La question européenne a fait apparaître une convergence entre le libéralisme mondialiste et le socialisme internationaliste: le premier a accepté l’idée de filet social et le second s’est rallié à la notion de profit, lequel rend possible les prélèvements fiscaux nécessaires à la redistribution. C’est que le libéralisme moderne et le socialisme sont l’un et l’autre des économismes. Ils abordent l’un et l’autre la politique en fonction de considérations prioritairement économiques.

Le parti démocrate chrétien, autrefois divisé entre une aile catholique conservatrice de droite et une aile chrétienne sociale de gauche, se recroqueville aujourd’hui dans un centre tiède et mou.

L’Union démocratique du centre est-elle d’extrême-droite? Elle frise le code avec sa communication passionnelle et brutale. Mais le terme extrême devrait être réservé aux partis et mouvements qui prônent la révolution violente, tels les marxistes ou les néo-nazis.

L’UDC hésite constamment entre le protectionnisme et le libéralisme. Comme le disait franchement M. Blocher à propos de la libre circulation: «En tant qu’entrepreneur, je suis pour, en tant que patriote, je suis contre.» Pour ce qui est des souverainetés cantonales, un parti suisse à la conquête du pouvoir ne peut pas être fédéraliste. Aussi l’UDC est-elle déchirée entre un sentiment fédéraliste et une pratique unitaire.

Quant au fascisme, il est d’extrême-quoi? Etatiste, socialiste et planificateur, il est à gauche. Mais en tant qu’il est spécifiquement italien plutôt qu’universel, il se place à droite. On peut aussi dire qu’il fut une tentative, ratée, de réconcilier la droite nationaliste et la gauche sociale.
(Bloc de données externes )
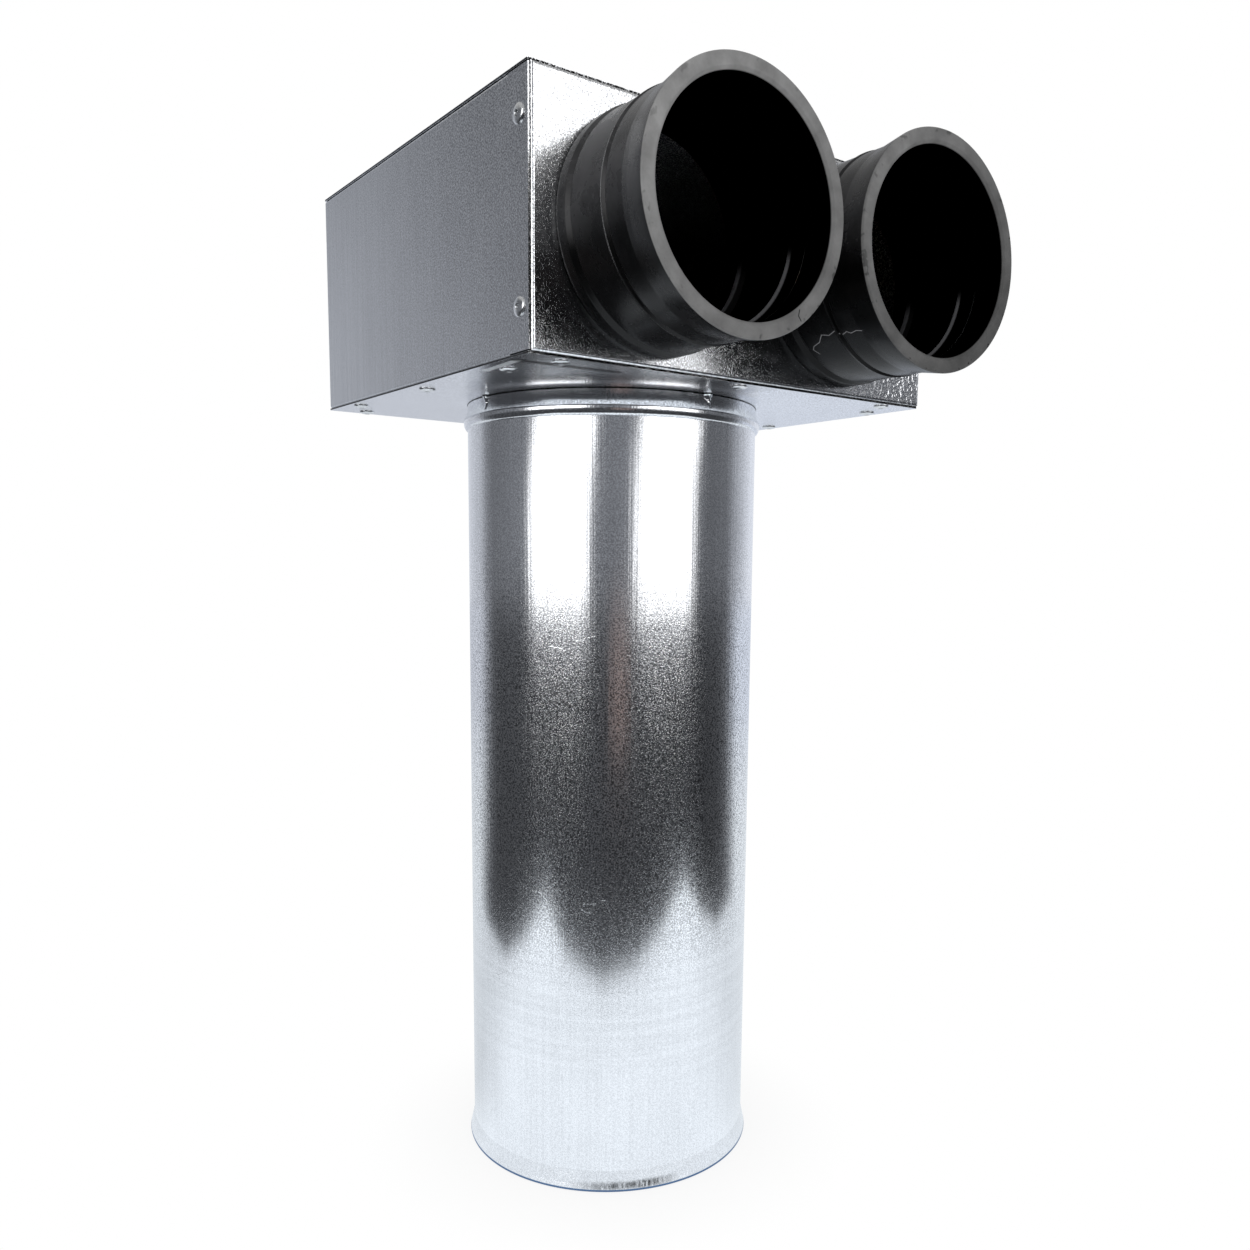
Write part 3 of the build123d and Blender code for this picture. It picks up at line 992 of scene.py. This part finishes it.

Le communisme est une doctrine historique sociale, économique et politique qui prétend rendre raison de tout, y compris de l’avenir. C’est aussi une pratique révolutionnaire. C’est encore un messianisme. Aux commandes, il est nationaliste et impérialiste. Comme pour le fascisme, l’échelle gauche droite perd ici beaucoup de son intérêt. On la remplacerait avantageusement par une échelle allant du pouvoir modéré au pouvoir absolu.

Le gauchisme étend la structure de la lutte des classes à l’ensemble des relations d’autorité, femmes contre hommes, enfants contre parents, employés contre patrons, soldats contre officiers, prêtres contre évêques, évêques contre pape, etc. Les communistes considèrent les gauchistes comme des romantiques immatures et des auxiliaires du capitalisme à qui ils fournissent des prétextes pour renforcer la surveillance policière: les gauchistes sont des alliés objectifs de la droite.

Et où placer les libertaires, ces individus qui, rejetant toute règle et tout dogme, sèment le trouble dans quelque mouvance idéologique qu’ils se trouvent? Chaque mouvance en fait des suppôts de la mouvance opposée.

Les libertaires de Mai 1968, pratiquant l’entrisme à outrance, se glissèrent dans les coulisses du pouvoir. Ils prirent une influence déterminante dans l’armée, l’Eglise, l’Ecole et les institutions politiques, tout en revendiquant de surcroît le monopole de la contestation. Peu de tyrans auront été aussi bornés, despotiques et sûrs d’eux que ce pouvoir libertaire.

Les écologistes ont lié leur destin à celui de la gauche. Pourtant leur méfiance à l’égard du progrès les situe à l’opposé de l’optimisme rationaliste et technique des socialistes.

Il est vrai qu’un certain technocratisme écologique s’installe en Suisse, symbolisé par ces oiseaux qu’on bague ou munit d’une puce avant de les relâcher pour tout connaître de leur vie «sauvage», symbolisé aussi par l’invraisemblable paperasse écologique dont l’administration vaudoise inonde les paysans. Cet interventionnisme méticuleux est assez éloigné du retour innocent à la nature profonde et mystérieuse.

Il reste que le retour à «la terre qui ne ment pas» n’est pas un thème réservé à la gauche. L’Action nationale, classée à l’extrême-droite, était authentiquement écologiste. Le rattachement de l’écologie officielle à la gauche repose sur la haine commune du libéralisme, destructeur à la fois de la nature et de la solidarité.

Il faudrait encore classer les anarchistes, les lobbies religieux et économiques, les régimes plébiscitaires, les partis de l’union, les Black Blocs, le parti des automobilistes, les partis monarchistes, les totalitarismes, que sais-je… Mais le couple gauche droite ne permettrait pas de rendre à chacun son dû.

Quant à nous, nous accordons une certaine valeur pratique à l’échelle gauche droite, mais, connaissant ses limites et ses ambiguïtés, nous préférons juger de cas en cas si un individu ou un parti agit en fonction du bien commun vaudois. Si oui, et quelle que soit son appartenance de gauche ou de droite, nous le soutenons et travaillons avec lui sans états d’âme.